There are many surprises as the story goes on, and you’ll have to read for yourself to understand the rest. It’s always charming, always makes you think, this double love story. “Marlene and Sofia” is a unique novel unlike anything else out there.

Book Review: The Tibetan Affair

tibetan affair book cover

http://www.amazon.com/The-Tibetan-Affair-Three-stories-ebook/dp/B00JTI91WM

The Tibetan Affair by Wang Xiao Hui is a novella which also includes two short stories. An interesting look into the world of Chinese journalists and the conflicts in Tibet, the main novella offers a readers an opportunity a window to observe this little-known scene.

The introduction comes slowly at first, opening with the personal lives and drama of the Beijing TV crew before they head to Tibet. There are interesting anecdotes along the way, such as the issue of altitude sicknesses and various vices.

Mainly the story centers around Mickey, who is bored of his wife and loves a younger coworker. Trouble comes when they do get to Tibet, from rocks thrown at trains to sexual tension in the hotel room.

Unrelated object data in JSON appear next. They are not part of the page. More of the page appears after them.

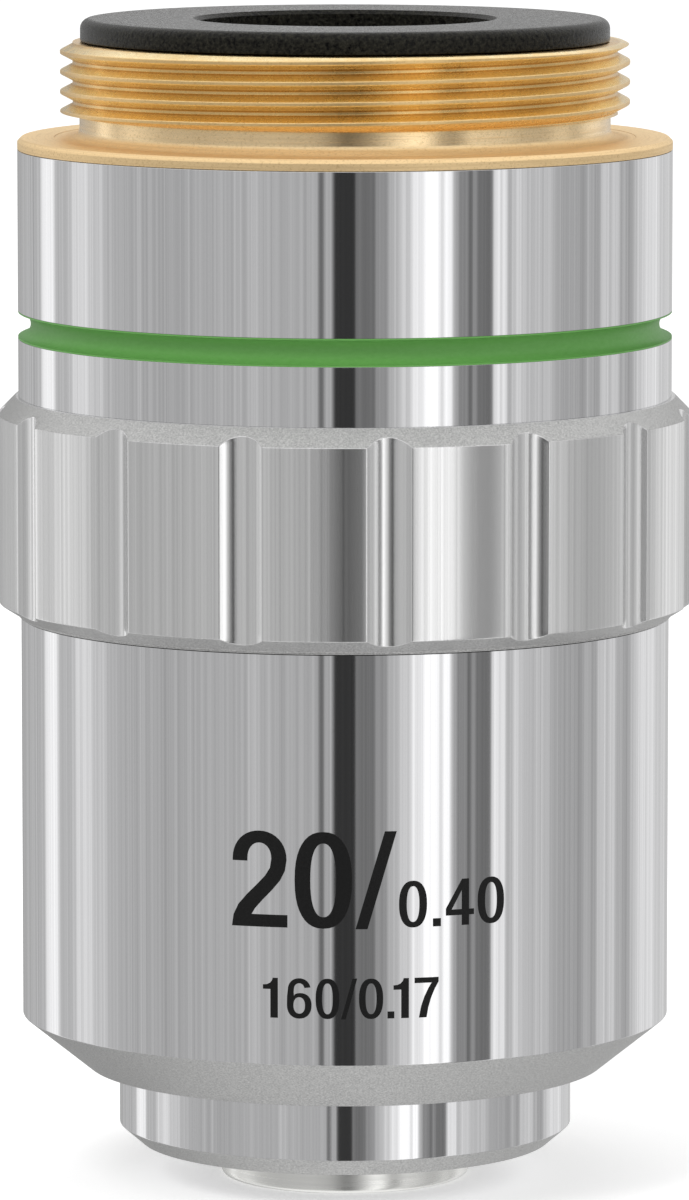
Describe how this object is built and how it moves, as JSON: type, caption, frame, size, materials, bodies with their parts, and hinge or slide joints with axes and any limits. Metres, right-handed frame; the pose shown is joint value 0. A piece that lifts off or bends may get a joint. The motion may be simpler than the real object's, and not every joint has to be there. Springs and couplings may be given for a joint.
{
  "type": "microscope objective",
  "caption": "Chromed microscope objective with fluted grip ring, green colour ring, brass mounting thread, black rear stop ring and a stepped nose; lenses in stacked cells inside.",
  "frame": {"origin": "centre of the front rim, the lowest face of the tip, which the objective stands on", "axes": "+Z along the optical axis from the front lens to the mounting thread; -Y is the side that the picture shows"},
  "size_m": [0.0247, 0.0248, 0.0415],
  "materials": {
    "brass": "turned brass, satin with bright thread crests",
    "chrome": "mirror chrome with fine turning marks; dull ground cone",
    "grip_chrome": "satin chrome with dull chamfers",
    "nose_chrome": "bright chrome with a dull chamfer",
    "polished_steel": "polished",
    "green_enamel": "satin enamel",
    "black_anodised": "black anodised, satin",
    "blackened_brass": "chemically blackened, dull",
    "bright_brass": "as turned",
    "screw_steel": "plain steel",
    "crown_glass": "polished and coated",
    "flint_glass": "polished and coated"
  },
  "bodies": {
    "root": {"mount": "brass", "upper_sleeve": "chrome", "colour_ring": "green_enamel", "grip_ring": "grip_chrome", "lower_sleeve": "chrome", "rear_stop_ring": "black_anodised", "lens_barrel": "nose_chrome", "centring_screw_1": "screw_steel", "centring_screw_2": "screw_steel", "centring_screw_3": "screw_steel", "focus_lock_ring": "blackened_brass", "front_cell": "polished_steel", "front_lens": "crown_glass", "second_cell": "bright_brass", "second_lens": "crown_glass", "front_spacer": "blackened_brass", "third_cell": "bright_brass", "third_crown_lens": "crown_glass", "third_flint_lens": "flint_glass", "middle_spacer": "blackened_brass", "fourth_cell": "bright_brass", "fourth_crown_lens": "crown_glass", "fourth_flint_lens": "flint_glass", "rear_spacer": "blackened_brass", "rear_cell": "blackened_brass", "rear_flint_lens": "flint_glass", "rear_crown_lens": "crown_glass", "cell_retaining_ring": "blackened_brass"}
  },
  "joints": []
}
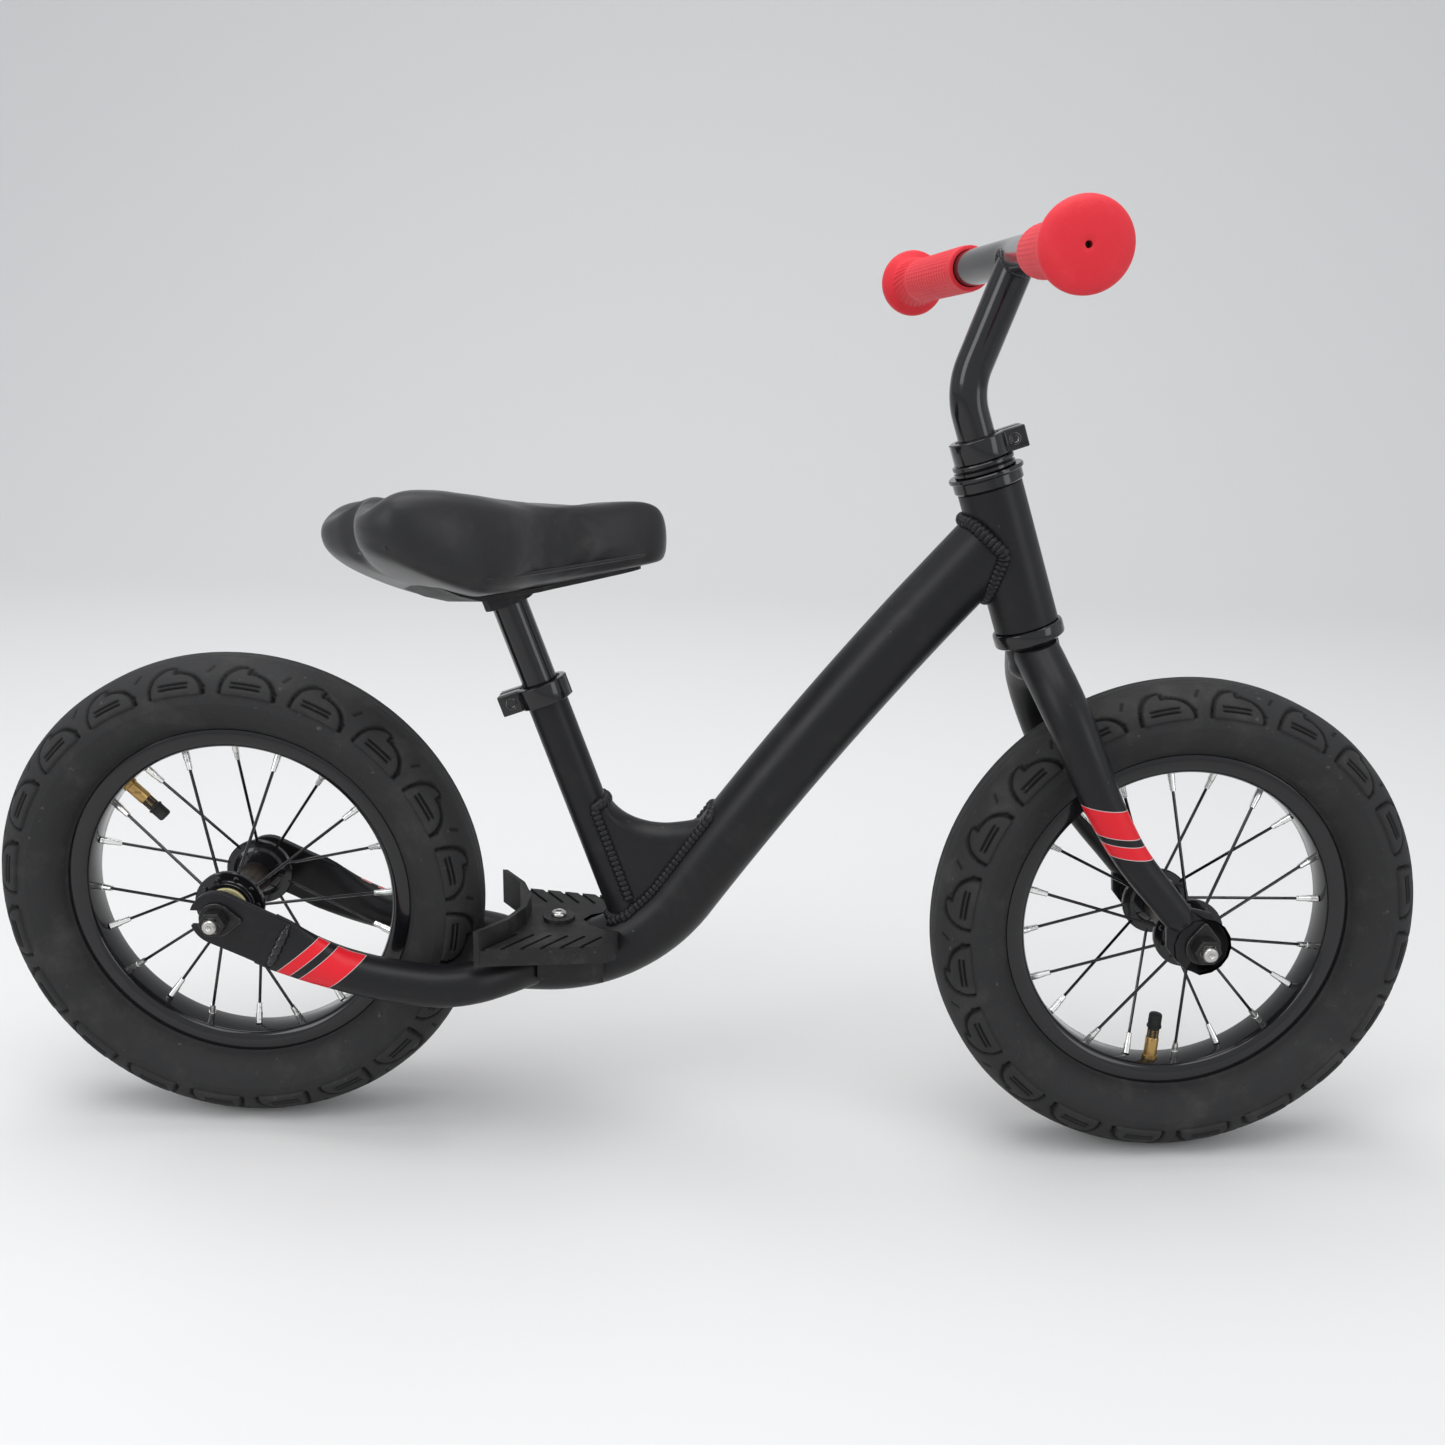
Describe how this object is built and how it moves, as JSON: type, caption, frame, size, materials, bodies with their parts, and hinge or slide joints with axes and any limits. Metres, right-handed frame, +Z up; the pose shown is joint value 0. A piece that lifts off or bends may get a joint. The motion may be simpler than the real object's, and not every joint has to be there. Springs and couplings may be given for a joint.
{
  "type": "child's balance bike",
  "caption": "Child's pedal-less balance bike: bent steel frame, unicrown fork, laced spoke wheels with fat air tyres, padded saddle, swept T handlebar and moulded footrest.",
  "frame": {"origin": "on the floor, under the middle of the bounding box", "axes": "+X forward along the frame, +Y to the rider's left, +Z up; the frame's middle plane lies at Y = -4.7 mm because the bar and front wheel are turned 7 degrees to the left"},
  "size_m": [0.9166, 0.4006, 0.5849],
  "materials": {
    "frame_paint": "satin black paint over welded steel",
    "gloss_paint": "gloss black",
    "rim_paint": "gloss black coated",
    "footrest_plastic": "matte moulded",
    "saddle_plastic": "moulded",
    "saddle_vinyl": "soft sheen vinyl over foam",
    "tyre_rubber": "matte rubber",
    "inner_tube_and_air": "matte",
    "cap_plastic": "moulded",
    "grip_rubber": "soft red moulded rubber",
    "zinc_steel": "zinc plated",
    "dark_steel": "dark coated",
    "seal_plastic": "cream moulded"
  },
  "bodies": {
    "frame": {"head_tube": "frame_paint", "main_tube": "frame_paint", "seat_tube": "frame_paint", "seat_gusset": "frame_paint", "chainstay_left": "frame_paint", "chainstay_right": "frame_paint", "rear_dropout_left": "frame_paint", "rear_dropout_right": "frame_paint", "footrest": "footrest_plastic", "footrest_bolt": "zinc_steel", "upper_headset_cup": "gloss_paint", "lower_headset_cup": "gloss_paint", "upper_head_bearing": "zinc_steel", "lower_head_bearing": "zinc_steel", "seat_clamp": "gloss_paint", "seat_clamp_bolt": "zinc_steel", "rear_axle": "zinc_steel", "rear_cone_left": "dark_steel", "rear_cone_right": "dark_steel", "rear_washer_left": "zinc_steel", "rear_washer_right": "zinc_steel", "rear_axle_nut_left": "zinc_steel", "rear_axle_nut_right": "zinc_steel"},
    "saddle": {"seat_post": "gloss_paint", "saddle_pan": "saddle_plastic", "saddle_cushion": "saddle_vinyl"},
    "rear_wheel": {"rear_tyre": "tyre_rubber", "rear_inner_tube": "inner_tube_and_air", "rear_valve_cap": "cap_plastic", "rear_rim": "rim_paint", "rear_hub": "dark_steel", "rear_ball_ring_left": "zinc_steel", "rear_ball_ring_right": "zinc_steel", "rear_dust_ring_left": "seal_plastic", "rear_dust_ring_right": "seal_plastic"},
    "fork": {"fork": "frame_paint", "crown_race": "zinc_steel", "headset_top_ring": "gloss_paint", "steerer_collar": "gloss_paint", "steerer_collar_bolt": "zinc_steel", "front_axle": "zinc_steel", "front_cone_left": "dark_steel", "front_cone_right": "dark_steel", "front_washer_left": "zinc_steel", "front_washer_right": "zinc_steel", "front_axle_nut_left": "zinc_steel", "front_axle_nut_right": "zinc_steel"},
    "handlebar": {"handlebar": "gloss_paint", "grip_left": "grip_rubber", "grip_right": "grip_rubber"},
    "front_wheel": {"front_tyre": "tyre_rubber", "front_inner_tube": "inner_tube_and_air", "front_valve_cap": "cap_plastic", "front_rim": "rim_paint", "front_hub": "dark_steel", "front_ball_ring_left": "zinc_steel", "front_ball_ring_right": "zinc_steel", "front_dust_ring_left": "seal_plastic", "front_dust_ring_right": "seal_plastic"}
  },
  "joints": [
    {"name": "rear_wheel_spin", "type": "hinge", "parent": "frame", "child": "rear_wheel", "pos_m": [-0.30083, -0.0047, 0.1575], "axis": [0, 1, 0], "continuous": true},
    {"name": "saddle_height", "type": "slide", "parent": "frame", "child": "saddle", "axis": [-0.3469, 0, 0.9379], "range_m": [-0.04, 0.03]},
    {"name": "steering", "type": "hinge", "parent": "frame", "child": "fork", "pos_m": [0.1934, -0.0047, 0.34787], "axis": [-0.3206, 0, 0.9472], "continuous": true},
    {"name": "handlebar_height", "type": "slide", "parent": "fork", "child": "handlebar", "axis": [-0.3206, 0, 0.9472], "range_m": [-0.01, 0.03]},
    {"name": "front_wheel_spin", "type": "hinge", "parent": "fork", "child": "front_wheel", "pos_m": [0.30188, 0.00042, 0.1574], "axis": [-0.1154, 0.9925, -0.0391], "continuous": true}
  ]
}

Largely a critique of both the reactionary Chinese government and the hypocritical, submissive media, the journalists interview the police who expound on their obviously ridiculous views about foreigners the CIA and the Dalai Lama… Then conversations start to get more cynical, with takes on selling out your own country. The truth comes out and there is a bit of real journalism, but in a certain self-serving way.

But that’s just a backdrop to the romantic plot, which is the meat of the story. The sex scenes are quite steamy. Dreams are a constant theme as well; sexual dreams, dreams of jealousy, and strange nightmares. The plot patiently develops until the romantic plot overlaps with the journalism plot, and then they literally *climax* into a tragic ending.

It’s all too brief, and sometimes the story could have used more action and more character development. There are interesting vignettes and intriguing descriptions, but just not enough going on. The Tibetan Affair is very much worth a read, but it would have been a stronger story with simply more going on.